* Records shown:
========

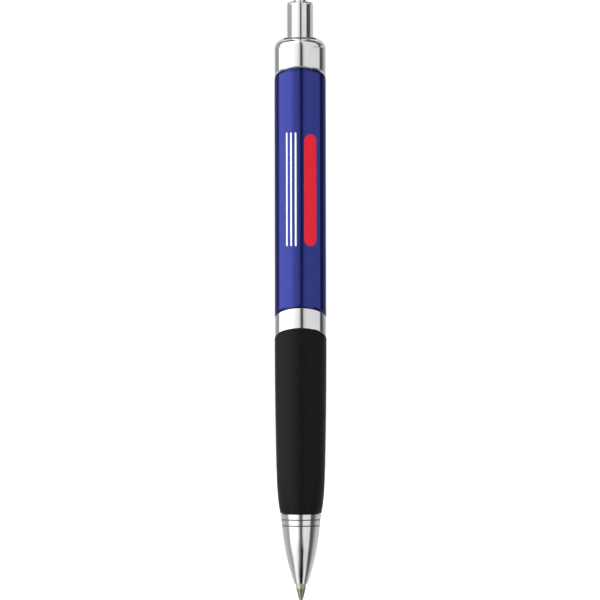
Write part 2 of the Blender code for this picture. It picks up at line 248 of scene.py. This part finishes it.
class Finish:
    """A material with one Principled shader, and short ways to feed it from procedural textures."""

    def __init__(self, name, **sockets):
        self.material = bpy.data.materials.new(name)
        self.material.use_nodes = True
        self.tree = self.material.node_tree
        self.shader = next(n for n in self.tree.nodes if n.type == "BSDF_PRINCIPLED")
        for socket, value in sockets.items():
            self.shader.inputs[socket.replace("_", " ")].default_value = value
        self.coords = self.tree.nodes.new("ShaderNodeTexCoord").outputs["Object"]

    def node(self, kind, inputs=None, **settings):
        return add_node(self.tree, kind, inputs, **settings)

    def stretched(self, scale):
        """Object coordinates, multiplied by a scale for each axis."""
        return self.node("ShaderNodeMapping", {"Vector": self.coords, "Scale": scale}).outputs[0]

    def noise(self, scale, detail, vector=None):
        inputs = {"Vector": vector or self.coords, "Scale": scale, "Detail": detail}
        return self.node("ShaderNodeTexNoise", inputs).outputs["Fac"]

    def ramp(self, factor, stops):
        return add_ramp(self.tree, factor, stops)

    def feed(self, socket, output):
        self.tree.links.new(output, self.shader.inputs[socket])

    def bump(self, height, distance, strength):
        inputs = {"Height": height, "Distance": distance, "Strength": strength}
        return self.node("ShaderNodeBump", inputs).outputs["Normal"]


def chrome_finish():
    """Mirror chrome with very faint hairlines."""
    f = Finish("polished_chrome", Metallic=1.0)
    patches = f.noise(260.0, 3.0)
    f.feed("Base Color", f.ramp(patches, [(0.35, (0.80, 0.805, 0.815)), (0.65, (0.865, 0.868, 0.872))]))
    hairlines = f.noise(900.0, 2.0, vector=f.stretched((0.35, 0.35, 9.0)))
    f.feed("Roughness", f.ramp(hairlines, [(0.35, 0.03), (0.75, 0.075)]))
    f.feed("Normal", f.bump(hairlines, 0.0000012, 0.35))
    return f.material


def lacquer_finish():
    """Blue metallic lacquer: fine flakes under a thin clear coat, with painted shade near both ends."""
    f = Finish("blue_lacquer", Metallic=0.9, Coat_Weight=0.5, Coat_Roughness=0.02, Coat_IOR=1.4,
               Specular_Tint=(0.1, 0.1, 0.4, 1.0))
    flakes = f.node("ShaderNodeTexVoronoi", {"Vector": f.coords, "Scale": 14000.0}).outputs["Distance"]
    grain = f.noise(1500.0, 3.0)
    tint = f.ramp(flakes, [(0.0, (0.03, 0.042, 0.265)), (1.0, (0.021, 0.031, 0.205))])
    parts = f.node("ShaderNodeSeparateXYZ", {0: f.coords}).outputs
    # Distance along the barrel, measured on the same slant as its ends
    slanted = {0: parts["Y"], 1: LEAN * CAP_LEAN, 2: parts["Z"]}
    height = f.node("ShaderNodeMath", slanted, operation="MULTIPLY_ADD").outputs[0]
    span = {"Value": height, "From Min": BARREL_BOTTOM * MM, "From Max": BARREL_TOP * MM}
    along = f.node("ShaderNodeMapRange", span)
    # Painted shade: the base colour darkens where the barrel rolls in at its two ends, most under the cap's
    # seam
    ends = f.ramp(along.outputs[0],
                  [(0.0, 0.5), (0.012, 1.0), (0.983, 1.0), (0.991, 0.62), (0.996, 0.42), (1.0, 0.42)])
    # Sockets 0, 6 and 7 of a colour mix are its factor and its two colours
    # The painted shade multiplies the lacquer's colour
    painted_end_shade = f.node("ShaderNodeMix", {0: 1.0, 6: tint, 7: ends}, data_type="RGBA", blend_type="MULTIPLY")
    f.feed("Base Color", painted_end_shade.outputs[2])
    f.feed("Roughness", f.ramp(grain, [(0.3, 0.12), (0.7, 0.16)]))
    f.feed("Normal", f.bump(flakes, 0.000004, 0.18))
    return f.material


def rubber_finish():
    """Matte black rubber with a fine stipple."""
    f = Finish("grip_rubber", Specular_IOR_Level=0.18)
    mottle = f.noise(420.0, 4.0)
    stipple = f.noise(9000.0, 2.0)
    f.feed("Base Color", f.ramp(mottle, [(0.3, (0.0013, 0.0013, 0.0014)), (0.7, (0.0027, 0.0025, 0.0025))]))
    f.feed("Roughness", f.ramp(mottle, [(0.3, 0.4), (0.7, 0.5)]))
    f.feed("Normal", f.bump(stipple, 0.00003, 0.5))
    return f.material


def metal_finish(name, dark, light, roughness, lines):
    """A turned metal: fine rings from the lathe, and a little tarnish."""
    f = Finish(name, Metallic=1.0)
    rings = f.noise(1000.0, 2.0, vector=f.stretched((0.02, 0.02, lines)))
    tarnish = f.noise(500.0, 4.0)
    f.feed("Base Color", f.ramp(tarnish, [(0.3, dark), (0.7, light)]))
    f.feed("Roughness", f.ramp(rings, [(0.3, roughness * 0.75), (0.7, roughness * 1.3)]))
    f.feed("Normal", f.bump(rings, 0.000004, 0.4))
    return f.material


def plastic_finish(name, dark, light, roughness, **sockets):
    """A moulded plastic or an ink: a faint orange-peel surface and a slight change of tone."""
    f = Finish(name, **sockets)
    tone = f.noise(350.0, 3.0)
    peel = f.noise(5000.0, 2.0)
    f.feed("Base Color", f.ramp(tone, [(0.3, dark), (0.7, light)]))
    f.feed("Roughness", f.ramp(tone, [(0.3, roughness * 0.85), (0.7, roughness * 1.15)]))
    f.feed("Normal", f.bump(peel, 0.00001, 0.4))
    return f.material


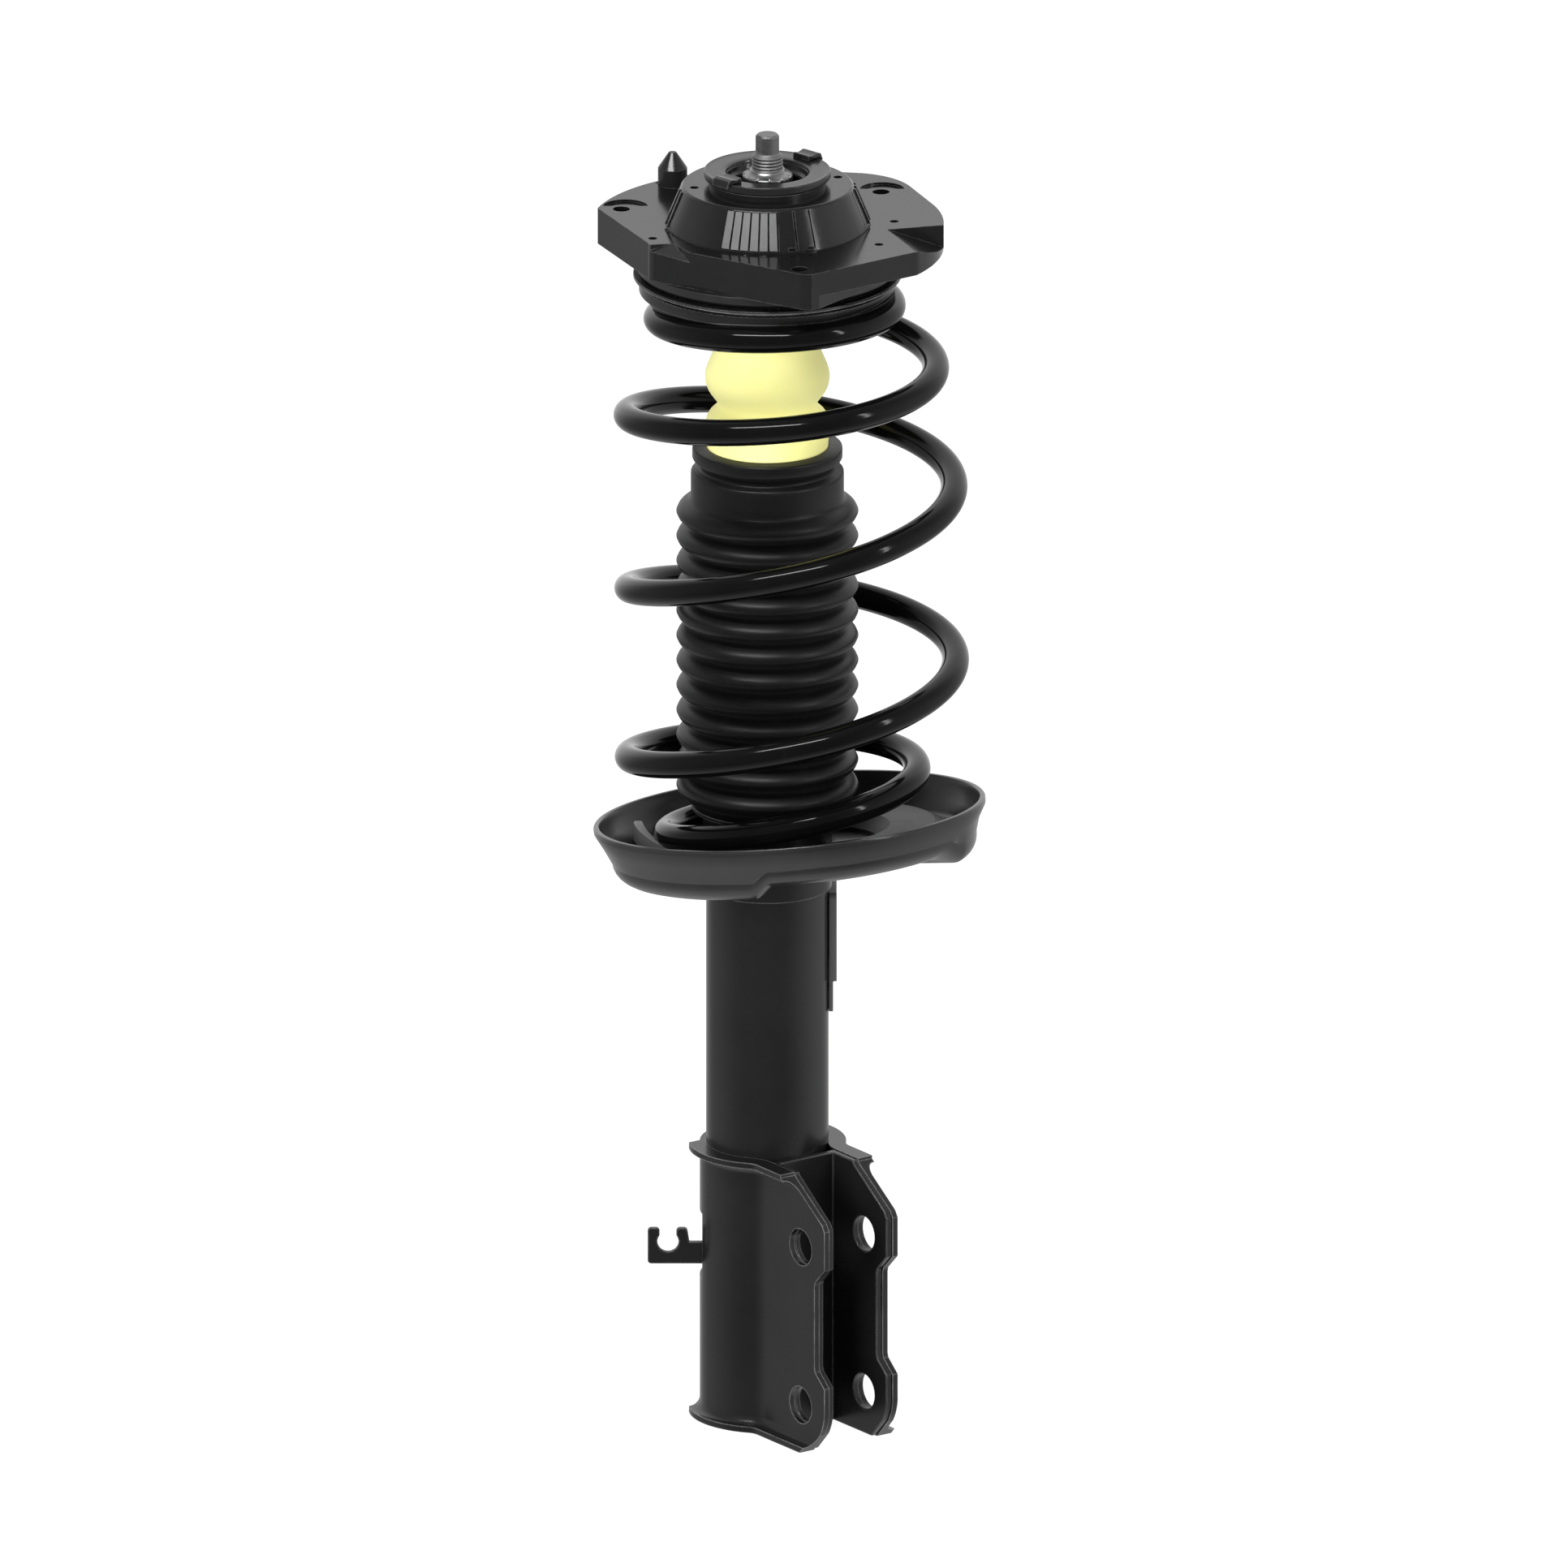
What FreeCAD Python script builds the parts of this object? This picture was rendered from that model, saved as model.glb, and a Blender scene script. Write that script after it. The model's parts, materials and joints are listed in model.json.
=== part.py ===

========

* What the task requires: Copy out the full set of records precisely, leaving nothing out.

* Correct result:
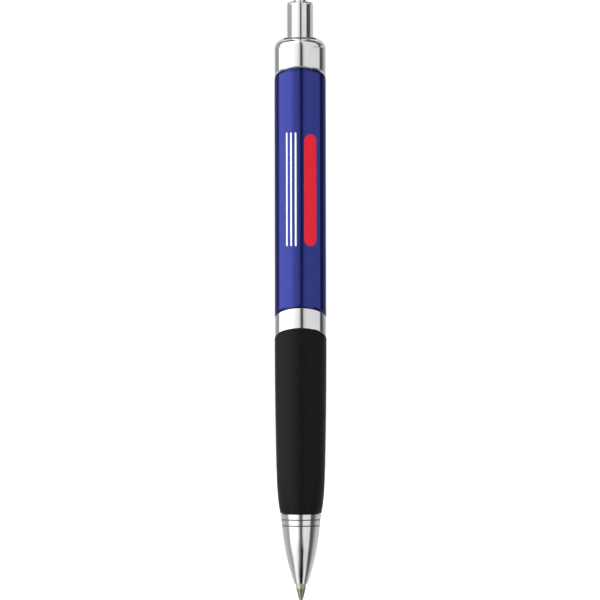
Write part 2 of the Blender code for this picture. It picks up at line 248 of scene.py. This part finishes it.
class Finish:
    """A material with one Principled shader, and short ways to feed it from procedural textures."""

    def __init__(self, name, **sockets):
        self.material = bpy.data.materials.new(name)
        self.material.use_nodes = True
        self.tree = self.material.node_tree
        self.shader = next(n for n in self.tree.nodes if n.type == "BSDF_PRINCIPLED")
        for socket, value in sockets.items():
            self.shader.inputs[socket.replace("_", " ")].default_value = value
        self.coords = self.tree.nodes.new("ShaderNodeTexCoord").outputs["Object"]

    def node(self, kind, inputs=None, **settings):
        return add_node(self.tree, kind, inputs, **settings)

    def stretched(self, scale):
        """Object coordinates, multiplied by a scale for each axis."""
        return self.node("ShaderNodeMapping", {"Vector": self.coords, "Scale": scale}).outputs[0]

    def noise(self, scale, detail, vector=None):
        inputs = {"Vector": vector or self.coords, "Scale": scale, "Detail": detail}
        return self.node("ShaderNodeTexNoise", inputs).outputs["Fac"]

    def ramp(self, factor, stops):
        return add_ramp(self.tree, factor, stops)

    def feed(self, socket, output):
        self.tree.links.new(output, self.shader.inputs[socket])

    def bump(self, height, distance, strength):
        inputs = {"Height": height, "Distance": distance, "Strength": strength}
        return self.node("ShaderNodeBump", inputs).outputs["Normal"]


def chrome_finish():
    """Mirror chrome with very faint hairlines."""
    f = Finish("polished_chrome", Metallic=1.0)
    patches = f.noise(260.0, 3.0)
    f.feed("Base Color", f.ramp(patches, [(0.35, (0.80, 0.805, 0.815)), (0.65, (0.865, 0.868, 0.872))]))
    hairlines = f.noise(900.0, 2.0, vector=f.stretched((0.35, 0.35, 9.0)))
    f.feed("Roughness", f.ramp(hairlines, [(0.35, 0.03), (0.75, 0.075)]))
    f.feed("Normal", f.bump(hairlines, 0.0000012, 0.35))
    return f.material


def lacquer_finish():
    """Blue metallic lacquer: fine flakes under a thin clear coat, with painted shade near both ends."""
    f = Finish("blue_lacquer", Metallic=0.9, Coat_Weight=0.5, Coat_Roughness=0.02, Coat_IOR=1.4,
               Specular_Tint=(0.1, 0.1, 0.4, 1.0))
    flakes = f.node("ShaderNodeTexVoronoi", {"Vector": f.coords, "Scale": 14000.0}).outputs["Distance"]
    grain = f.noise(1500.0, 3.0)
    tint = f.ramp(flakes, [(0.0, (0.03, 0.042, 0.265)), (1.0, (0.021, 0.031, 0.205))])
    parts = f.node("ShaderNodeSeparateXYZ", {0: f.coords}).outputs
    # Distance along the barrel, measured on the same slant as its ends
    slanted = {0: parts["Y"], 1: LEAN * CAP_LEAN, 2: parts["Z"]}
    height = f.node("ShaderNodeMath", slanted, operation="MULTIPLY_ADD").outputs[0]
    span = {"Value": height, "From Min": BARREL_BOTTOM * MM, "From Max": BARREL_TOP * MM}
    along = f.node("ShaderNodeMapRange", span)
    # Painted shade: the base colour darkens where the barrel rolls in at its two ends, most under the cap's
    # seam
    ends = f.ramp(along.outputs[0],
                  [(0.0, 0.5), (0.012, 1.0), (0.983, 1.0), (0.991, 0.62), (0.996, 0.42), (1.0, 0.42)])
    # Sockets 0, 6 and 7 of a colour mix are its factor and its two colours
    # The painted shade multiplies the lacquer's colour
    painted_end_shade = f.node("ShaderNodeMix", {0: 1.0, 6: tint, 7: ends}, data_type="RGBA", blend_type="MULTIPLY")
    f.feed("Base Color", painted_end_shade.outputs[2])
    f.feed("Roughness", f.ramp(grain, [(0.3, 0.12), (0.7, 0.16)]))
    f.feed("Normal", f.bump(flakes, 0.000004, 0.18))
    return f.material


def rubber_finish():
    """Matte black rubber with a fine stipple."""
    f = Finish("grip_rubber", Specular_IOR_Level=0.18)
    mottle = f.noise(420.0, 4.0)
    stipple = f.noise(9000.0, 2.0)
    f.feed("Base Color", f.ramp(mottle, [(0.3, (0.0013, 0.0013, 0.0014)), (0.7, (0.0027, 0.0025, 0.0025))]))
    f.feed("Roughness", f.ramp(mottle, [(0.3, 0.4), (0.7, 0.5)]))
    f.feed("Normal", f.bump(stipple, 0.00003, 0.5))
    return f.material


def metal_finish(name, dark, light, roughness, lines):
    """A turned metal: fine rings from the lathe, and a little tarnish."""
    f = Finish(name, Metallic=1.0)
    rings = f.noise(1000.0, 2.0, vector=f.stretched((0.02, 0.02, lines)))
    tarnish = f.noise(500.0, 4.0)
    f.feed("Base Color", f.ramp(tarnish, [(0.3, dark), (0.7, light)]))
    f.feed("Roughness", f.ramp(rings, [(0.3, roughness * 0.75), (0.7, roughness * 1.3)]))
    f.feed("Normal", f.bump(rings, 0.000004, 0.4))
    return f.material


def plastic_finish(name, dark, light, roughness, **sockets):
    """A moulded plastic or an ink: a faint orange-peel surface and a slight change of tone."""
    f = Finish(name, **sockets)
    tone = f.noise(350.0, 3.0)
    peel = f.noise(5000.0, 2.0)
    f.feed("Base Color", f.ramp(tone, [(0.3, dark), (0.7, light)]))
    f.feed("Roughness", f.ramp(tone, [(0.3, roughness * 0.85), (0.7, roughness * 1.15)]))
    f.feed("Normal", f.bump(peel, 0.00001, 0.4))
    return f.material


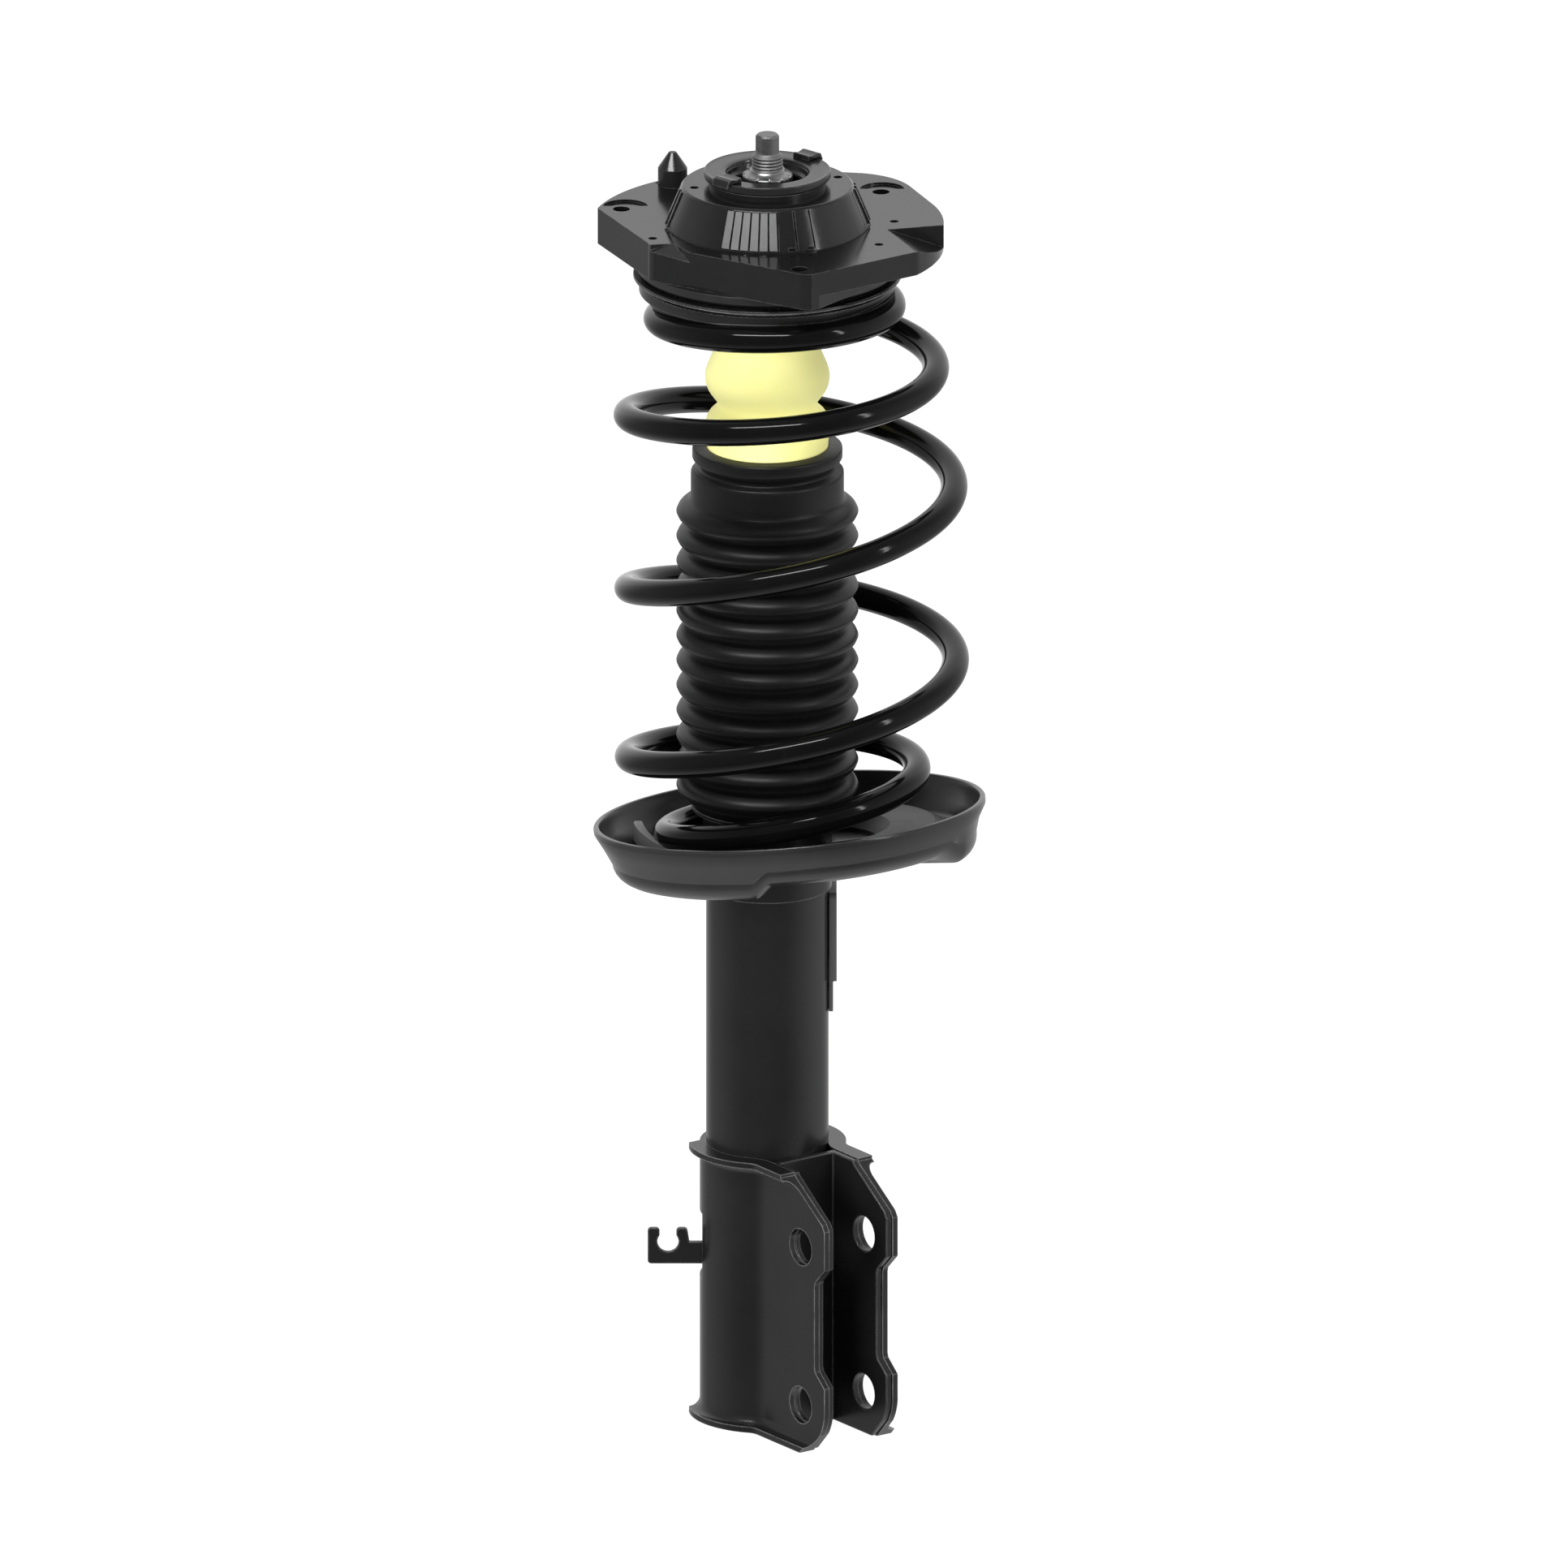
What FreeCAD Python script builds the parts of this object? This picture was rendered from that model, saved as model.glb, and a Blender scene script. Write that script after it. The model's parts, materials and joints are listed in model.json.
=== part.py ===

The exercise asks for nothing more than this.